There is another approach that may work, depending on your marginal federal and state tax income brackets, and on whether you itemize deductions or take the standard deduction. Donate the items to an eligible charity (college shooting team, FFA, Boy Scouts, etc.) and take a non-cash charitable deduction for the current market value of the items. Up to $500 per donation, all you need is a donation receipt and some documentation of current fair market value (from eBay, auction sales, GunBroker sales, etc.). Over $500, you'll need all that plus a letter from the charity. Over $5000 in a single donation, you'll need a formal, professional appraisal of the market value.

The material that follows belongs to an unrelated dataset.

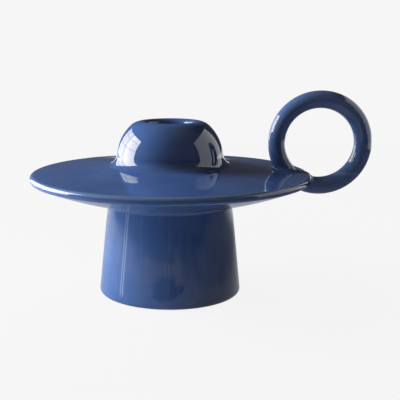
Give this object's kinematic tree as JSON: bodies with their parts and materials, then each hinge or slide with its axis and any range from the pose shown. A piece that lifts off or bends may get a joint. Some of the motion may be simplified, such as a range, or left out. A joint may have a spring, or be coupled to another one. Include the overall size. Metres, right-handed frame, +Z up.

You can do the math, but in a high tax state like California it's easy to have a combined marginal rate well north of 40%, which means you net 40 cents on the dollar of whatever FMV you can establish. And you don't have to find a buyer for your stuff or pay fees to sell and ship the stuff. Another alternative, if you still want to sell stuff, is to split up the sales among different venues (eBay, GunBroker, this site, Auction Arms, local auctions, gun shop consignments, etc.), and keep the gross receipts for each venue under $600 per year. And split your sales between 2022 and 2023. Lots of ways to work the system and still stay completely legal.

Disclaimer: I am neither a CPA nor a lawyer, but I am an Interdisciplinary Obfuscator, so please take this advice as a guideline and follow up with a trusted professional. This is off the top of my head, and tax rules are constantly changing.